This, besides being a tangent, is just wrong. Unborn fetuses are aborted wantonly every day. Being unborn, they're not babies.

quote:
If you are a Christian you believe that human spirits live forever including aborted babies, including Caananite babies.
That sounds more like Plato than Christianity. Of course there is a long-established branch of Christianity that does not believe that the damned will live forever. And it is by no means clear what the ancient Israelites believed about the afterlife.

quote:
The end is not yet when anyone shuffles off the mortal coil. Let's say you are God and you know a person will grow up to a future without him. Maybe you take that kid pre-emptively. I'm not God, but I believe as I think Moses said, his works are perfect and his ways just.
This is fair - as far as it goes. If you are the deity who holds the keys of life and death in your hand, what is it to you if one person dies now or later?

But if we're going in that direction, then there are a number of problems. Not least the whole issue of the atonement; if death on a cross was to God as death in old age, then that (perhaps) messes with your narrative.

quote:
So take your arrogant judgement of him Karl and stick it where the sun don't shine.

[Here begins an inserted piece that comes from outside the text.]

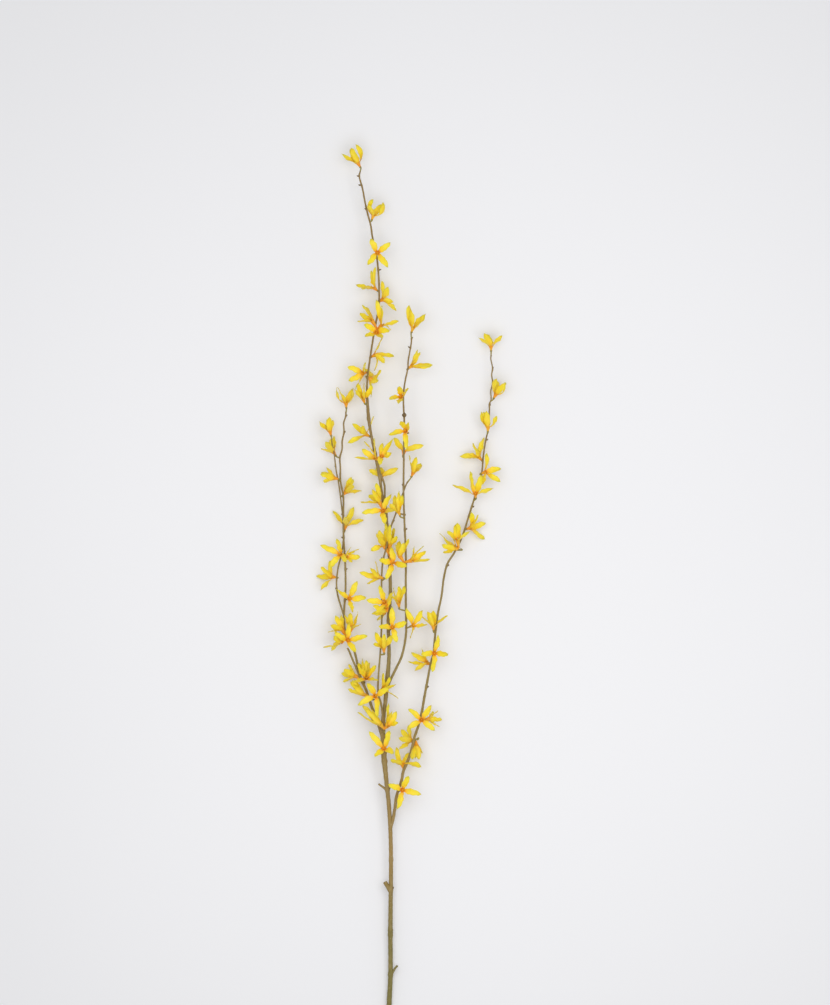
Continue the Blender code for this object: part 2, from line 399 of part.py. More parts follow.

Did Moses judge JHWH? When Moses apparently was able to discuss with the deity about the forthcoming plans of judgment, was Moses being arrogant?

Without wanting to continue with your knockabout tit-for-tat hellish rants, it strikes me that your understanding of the deity is as simplistic and flawed as your understanding of geology, and amounts to "things are the way I say they are. Because I say so". You might despise "intellectualism" but the alternative you are offering is stupidity.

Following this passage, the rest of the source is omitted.